I know. I’m a terrible person who is a slacker blogger. Such is the life of a busy engineering student. But I’ve still been listening to music and thinking about its merits. So here is a review of one of the most hyped albums this year.
I’m a bit late on this one: the hype was huge (in circles that like this sort of music), the reviews were glowing and the sales were impressive. Months later, I’m finally getting to take a look at Merriweather Post Pavilion.
I had previously accepted Animal Collective into my musical diet through both Feels and Strawberry Jam. Each of these albums presented a few brilliant songs, but I could never latch on to the entire record. On Feels, the first four songs were packed tight with hooks and unexpected rhythms, while the final songs dragged out far beyond their welcome. While still good for a relaxed mood, the closing songs just couldn’t hold up with repeated listens. Strawberry Jam managed to hold out for nearly the entire record, but the slow “#1” managed to drag down the overall experience when set after the quick beats of “Fireworks.”

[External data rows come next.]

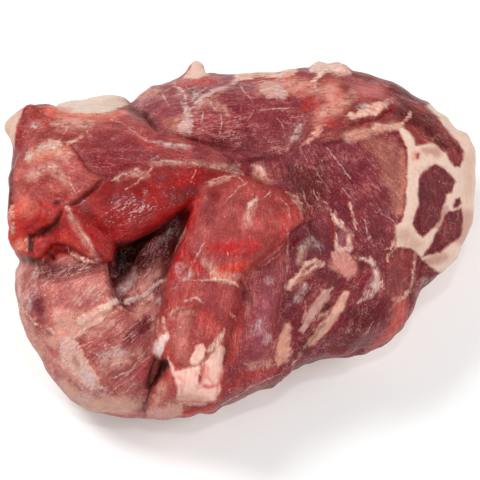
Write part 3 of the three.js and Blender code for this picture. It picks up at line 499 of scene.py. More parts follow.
# Seams, where one muscle folds over another: depth in millimetres, painted shade from 0 to 1, chain of discs.
SEAMS = {
    "plate_step": (0.9, 0.4, [(72, 147, 0.7), (80, 158, 1), (88, 168, 1.1), (93, 173, 1), (104, 176, 0.8)]),
    "plate_foot": (1.2, 0.5, [(106, 178, 0.8), (97, 184, 1.1), (90, 192, 1.3), (77, 202, 1.1),
        (69, 206, 0.8)]),
    "flap_top": (1.2, 0.3, [(128, 106, 1.4), (136, 112, 1.6), (146, 117, 1.4), (156, 130, 1)]),
    "flap_top_right": (0.7, 0.0, [(156, 130, 1), (185, 139, 1), (210, 146, 1), (240, 161, 1)]),
    "left_edge": (0.6, 0.3, [(15, 152, 1.5), (10, 190, 2), (9, 205, 2)]),
    "tip_crevice": (2.2, 0.45, [(61, 212, 1.4), (58, 221, 2.2), (50, 228, 2.6), (40, 233, 2),
        (31, 237, 1.4)]),
    "curl_notch": (1.4, 0.5, [(29, 236, 1), (32, 242, 1.6), (31, 249, 1.2), (34, 254, 0.8)]),
    "curl_holes": (1.4, 0.7, [(47, 254, 1.6), (54, 258, 1.8)]),
    "lobe_edge": (0.8, 0.25, [(41, 200, 0.7), (42, 208, 0.8), (38, 220, 0.9), (27, 229, 0.8)]),
    "pocket_seam": (0.9, 0.7, [(184, 234, 0.8), (178, 248, 1), (170, 264, 1.1), (164, 278, 0.9)]),
    "pocket_left": (0.8, 0.5, [(116, 262, 1.4), (114, 276, 1.2), (115, 291, 1)]),
    "left_crease": (1.0, 0.35, [(48, 284, 0.7), (66, 279, 0.9), (80, 277, 1), (91, 274, 0.8),
        (105, 270, 0.8)]),
    "left_low": (0.6, 0.2, [(58, 366, 0.9), (68, 377, 1), (82, 391, 0.9)]),
    "crevice": (0.6, 0.6, [(166, 362, 2), (159, 374, 1.5), (151, 388, 0.9), (147, 400, 0.8),
        (145, 412, 0.7)]),
    "centre": (1.4, 0.5, [(242, 162, 1.2), (262, 160, 1.4), (282, 156, 1.1), (292, 148, 0.9)]),
    "centre_up": (0.8, 0.2, [(290, 150, 0.8), (297, 141, 0.8), (304, 130, 0.7)]),
    "gash": (1.6, 0.6, [(350, 125, 0.8), (365, 122, 1.4), (378, 118, 1.6), (390, 110, 1)]),
    "gash_pits": (1.2, 0.5, [(324, 144, 1.1), (333, 142, 1.4), (343, 141, 1)]),
    "tongue_edge": (1.0, 0.35, [(306, 223, 0.8), (292, 230, 1), (288, 241, 1), (280, 252, 1), (268, 260, 1),
        (256, 268, 1)]),
    "tongue_hole": (1.6, 0.7, [(240, 281, 1.6), (244, 289, 2), (242, 296, 1.4)]),
    "tongue_right": (0.8, 0.2, [(240, 302, 1), (230, 325, 1), (226, 345, 1.1), (224, 365, 1)]),
    "bottom_right": (0.8, 0.25, [(284, 286, 0.8), (280, 300, 1), (277, 318, 1.2), (273, 340, 1)]),
    "tongue_left": (0.9, 0.3, [(163, 290, 0.8), (161, 312, 0.9), (160, 330, 0.8)]),
    "oval_dark": (0.6, 0.25, [(386, 258, 0.7), (384, 274, 0.8), (387, 290, 0.7)]),
    "lower_dark": (0.8, 0.35, [(417, 262, 0.8), (413, 284, 0.9), (406, 300, 0.8)]),
    "lower_corner": (0.7, 0.4, [(424, 262, 0.8), (418, 276, 0.8), (413, 288, 0.6)]),
    "strand_dark": (0.6, 0.4, [(324, 326, 0.7), (312, 340, 0.8), (300, 356, 0.8), (292, 368, 0.6)]),
    "knob_fold": (0.7, 0.35, [(326, 72, 0.7), (336, 74, 0.7), (346, 72, 0.6)]),
    "under_fold": (0.8, 0.4, [(184, 406, 0.8), (204, 408, 0.8), (222, 402, 0.7), (240, 392, 0.6)]),
    "tail_under": (0.8, 0.45, [(64, 250, 0.8), (76, 261, 1), (92, 265, 1), (104, 264, 0.8)]),
}

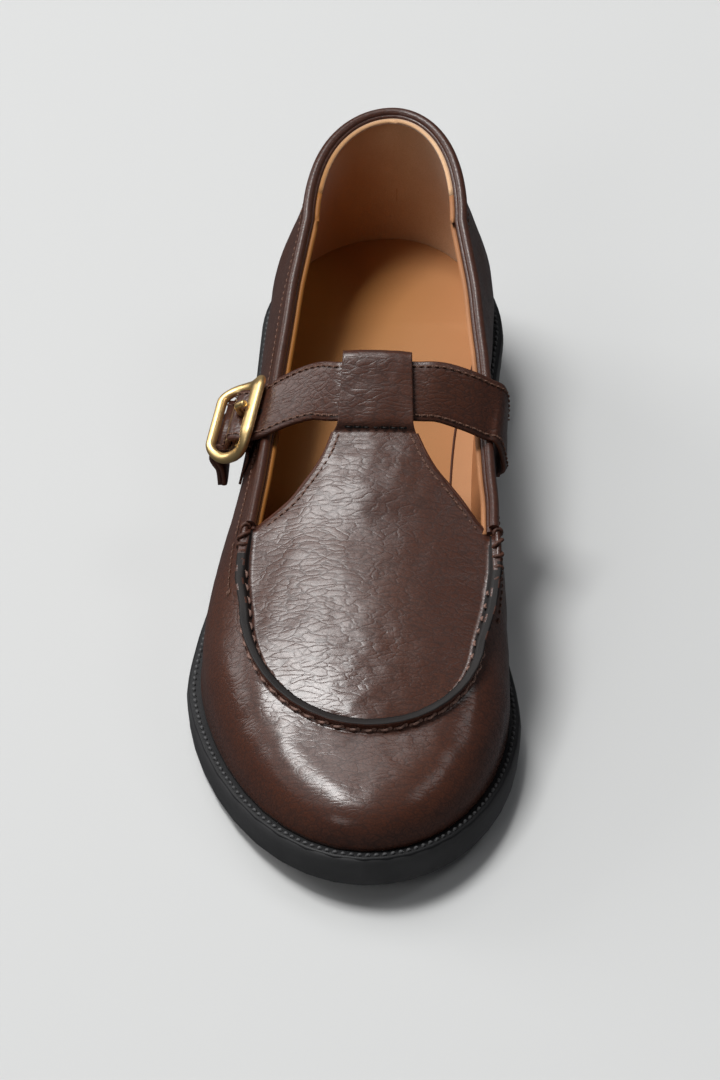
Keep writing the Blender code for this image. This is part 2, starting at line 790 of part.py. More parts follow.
def strap_route():
    """Middle line of the strap with the direction of its width, lateral tail to medial end."""
    centre, along, bar, out = buckle_frame()
    reach = BUCKLE_LENGTH / 2 - BUCKLE_WIRE_WIDTH / 2
    tab = world(TAB_CENTRE_X, STRAP_RUN, STRAP_HEIGHT)
    loop = TAB_HALF * 1.15
    turn = buckle_turn()
    lateral_x, lateral_run = top_line(Column(LATERAL, "rear", turn))
    lateral = world(lateral_x, lateral_run, top_height(lateral_run))
    under = centre + along * reach + out * strap_under()
    tail = under + Vector((-0.0022, 0.0, -0.0036))
    medial_turn = turn_at(STRAP_RUN - 0.0015)
    medial_x, medial_run = top_line(Column(MEDIAL, "rear", medial_turn))
    medial = world(medial_x, medial_run, top_height(medial_run))
    clear = GAP + STRAP_THICKNESS / 2
    rows = [
        (tail + Vector((0.0012, -0.0010, -0.0105)), tilt(6)),
        (tail + Vector((0.0008, -0.0006, -0.0050)), tilt(8)),
        (tail, bar),
        (under, bar),
        (centre + along * reach * 0.5 + out * strap_lift() * 0.34, bar),
        (centre + out * strap_lift(), bar),
        (centre - along * reach * 0.5 + out * strap_lift() * 0.34, bar),
        (centre - along * reach + out * strap_under(), bar),
        (lateral.lerp(tab, 0.20) + Vector((0.0, -0.0004, STRAP_ARCH * 0.55)), tilt(18)),
        (lateral.lerp(tab, 0.45) + Vector((0.0, -0.0002, STRAP_ARCH * 0.60)), tilt(27)),
        (tab + Vector((-loop, -0.0003, -0.0002 - tab_height(loop))), tilt(33)),
        (tab, tilt(33)),
        (tab + Vector((loop, 0.0003, -tab_height(loop))), tilt(34)),
        (tab.lerp(medial, 0.56) + UP * STRAP_ARCH * 0.89, tilt(40)),
        (tab.lerp(medial, 0.81) + UP * STRAP_ARCH * 0.99, tilt(42)),
        (medial + Vector((-0.0012, 0.0004, STRAP_ARCH * 0.99)), tilt(42)),
        (medial + Vector((0.0029, 0.0016, STRAP_ARCH * 0.60)), tilt(42))]
    for step, level in enumerate((0.88, 0.76, 0.64)):
        column = Column(MEDIAL, "rear", medial_turn - 0.028 - 0.024 * step)
        rows.append((wall_point(column, level) + outward(column) * (clear + MEDIAL_CLEAR[step]), tilt(45)))
    return rows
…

Luckily for us, Merriweather Post Pavilion takes the album-based success of Strawberry and applies the superior songwriting of the best songs off Feels. Animal Collective starts strong with the curious piece, “In the Flowers.” An opening gush of electronic noise quickly reminds the ears what wild noises the band can conjure. The proper song that follows carries an interesting dynamic between haunting guitar and upward electronic strokes.
From here, Merriweather doesn’t let you down. “Also Frightened” starts and threatens to be a slow piece that derails the album. A tight rhythm section manages to ensure an interesting song throughout – the bass pops out and shakers impress the whole time. Classic Animal Collective vocals impress and intone powerful emotion without losing any originality.
This theme carries throughout the album. “Daily Routine” slows near the end of the track, but in an appropriate manner. The ban displays a great deal of musical control as they manage to carefully bring the tempo down without threatening melodic power. Meanwhile, fun songs like “Brother Sport” and “Lion in a Coma” keep up the mood and the exploratory work of Animal Collective.
The consistency of excellence is a treat for the ears and the whole album is enjoyable. But, Merrieweather would be nothing without the true gem and crowning achievement of Animal Collective: “My Girls.” Simple, heartfelt and genuine lyrics of concern form the foundation of the song as the band begins by resigning, “There isn’t much that I feel I need.” Soon, the music loops into the fold with skittering electronics bouncing around the sides of a tight bass and a four-count symbol. The song stuns as it completely succeeds while only offering three distinct song sections. When the song closes, you are convinced of the caring nature of the band – simple-yet-raw lyrics and perfect delivery manage to surprise and impress. Quite simply, this song makes the album; other selections are very good, but “My Girls” elevates the whole experience to a different level.
So where does Merriweather fall after all the hype? It is actually not the greatest album to ever exist. However, Animal Collective now has a strong contender for album of the year. Solid songwriting and the perfection from “My Girls” combine to make Merriweather Post Pavilion a worthwhile purchase for Animal Collective fans and those who enjoy exploratory rock and electronic music. They are still an acquired taste, but one that is very good for fans of the style.